*WRITTEN PROBLEM:* Only the lines from the one containing "cross_members()" through the one containing "bpy.data.objects.remove(obj)" are wanted. Give them again exactly, both ends included.

*DATASET RECORDS:*
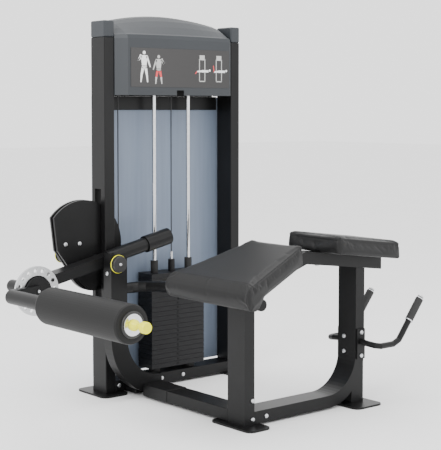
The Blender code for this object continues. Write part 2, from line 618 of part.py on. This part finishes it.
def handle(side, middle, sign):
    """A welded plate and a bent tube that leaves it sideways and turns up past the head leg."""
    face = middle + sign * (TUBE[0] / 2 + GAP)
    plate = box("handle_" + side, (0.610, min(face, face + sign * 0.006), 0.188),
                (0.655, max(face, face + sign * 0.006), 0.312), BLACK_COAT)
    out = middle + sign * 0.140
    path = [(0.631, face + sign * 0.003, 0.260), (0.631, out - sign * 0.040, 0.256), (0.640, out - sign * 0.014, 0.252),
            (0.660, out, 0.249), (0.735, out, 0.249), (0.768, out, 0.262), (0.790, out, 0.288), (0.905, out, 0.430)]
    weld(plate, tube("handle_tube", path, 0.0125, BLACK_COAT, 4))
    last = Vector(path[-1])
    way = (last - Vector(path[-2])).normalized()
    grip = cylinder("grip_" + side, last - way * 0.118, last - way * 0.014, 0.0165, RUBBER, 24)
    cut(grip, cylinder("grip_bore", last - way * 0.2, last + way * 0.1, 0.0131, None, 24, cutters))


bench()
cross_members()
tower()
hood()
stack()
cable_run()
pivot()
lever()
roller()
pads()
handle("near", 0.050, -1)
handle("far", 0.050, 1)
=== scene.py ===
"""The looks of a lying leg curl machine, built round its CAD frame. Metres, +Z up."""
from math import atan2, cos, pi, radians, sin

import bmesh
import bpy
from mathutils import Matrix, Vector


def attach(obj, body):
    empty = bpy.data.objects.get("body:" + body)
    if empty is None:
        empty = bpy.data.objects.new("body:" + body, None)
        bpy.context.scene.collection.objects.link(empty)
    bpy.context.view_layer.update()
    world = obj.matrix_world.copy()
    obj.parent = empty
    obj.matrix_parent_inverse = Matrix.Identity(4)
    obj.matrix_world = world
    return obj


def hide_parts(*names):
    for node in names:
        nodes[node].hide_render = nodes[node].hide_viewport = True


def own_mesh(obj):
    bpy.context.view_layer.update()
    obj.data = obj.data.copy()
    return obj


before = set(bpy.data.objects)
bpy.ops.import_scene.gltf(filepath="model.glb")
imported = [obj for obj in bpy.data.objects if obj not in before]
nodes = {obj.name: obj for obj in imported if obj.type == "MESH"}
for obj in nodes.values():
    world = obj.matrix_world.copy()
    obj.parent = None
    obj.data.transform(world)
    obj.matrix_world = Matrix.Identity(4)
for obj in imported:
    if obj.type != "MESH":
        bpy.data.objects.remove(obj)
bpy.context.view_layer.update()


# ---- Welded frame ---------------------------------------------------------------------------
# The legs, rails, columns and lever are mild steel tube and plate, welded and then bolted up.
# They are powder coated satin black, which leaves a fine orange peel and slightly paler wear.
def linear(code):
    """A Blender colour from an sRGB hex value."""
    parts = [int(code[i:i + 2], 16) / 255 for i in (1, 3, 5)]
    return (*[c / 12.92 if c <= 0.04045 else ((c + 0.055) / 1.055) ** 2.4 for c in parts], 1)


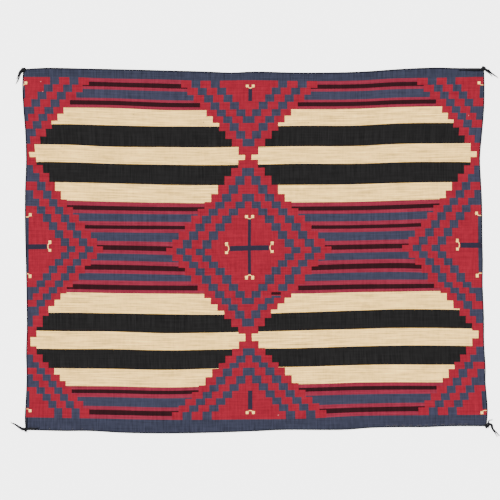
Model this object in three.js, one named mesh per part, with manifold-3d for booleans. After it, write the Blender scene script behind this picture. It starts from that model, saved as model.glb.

*RESPONSE TO THIS TASK:*
cross_members()
tower()
hood()
stack()
cable_run()
pivot()
lever()
roller()
pads()
handle("near", 0.050, -1)
handle("far", 0.050, 1)
=== scene.py ===
"""The looks of a lying leg curl machine, built round its CAD frame. Metres, +Z up."""
from math import atan2, cos, pi, radians, sin

import bmesh
import bpy
from mathutils import Matrix, Vector


def attach(obj, body):
    empty = bpy.data.objects.get("body:" + body)
    if empty is None:
        empty = bpy.data.objects.new("body:" + body, None)
        bpy.context.scene.collection.objects.link(empty)
    bpy.context.view_layer.update()
    world = obj.matrix_world.copy()
    obj.parent = empty
    obj.matrix_parent_inverse = Matrix.Identity(4)
    obj.matrix_world = world
    return obj


def hide_parts(*names):
    for node in names:
        nodes[node].hide_render = nodes[node].hide_viewport = True


def own_mesh(obj):
    bpy.context.view_layer.update()
    obj.data = obj.data.copy()
    return obj


before = set(bpy.data.objects)
bpy.ops.import_scene.gltf(filepath="model.glb")
imported = [obj for obj in bpy.data.objects if obj not in before]
nodes = {obj.name: obj for obj in imported if obj.type == "MESH"}
for obj in nodes.values():
    world = obj.matrix_world.copy()
    obj.parent = None
    obj.data.transform(world)
    obj.matrix_world = Matrix.Identity(4)
for obj in imported:
    if obj.type != "MESH":
        bpy.data.objects.remove(obj)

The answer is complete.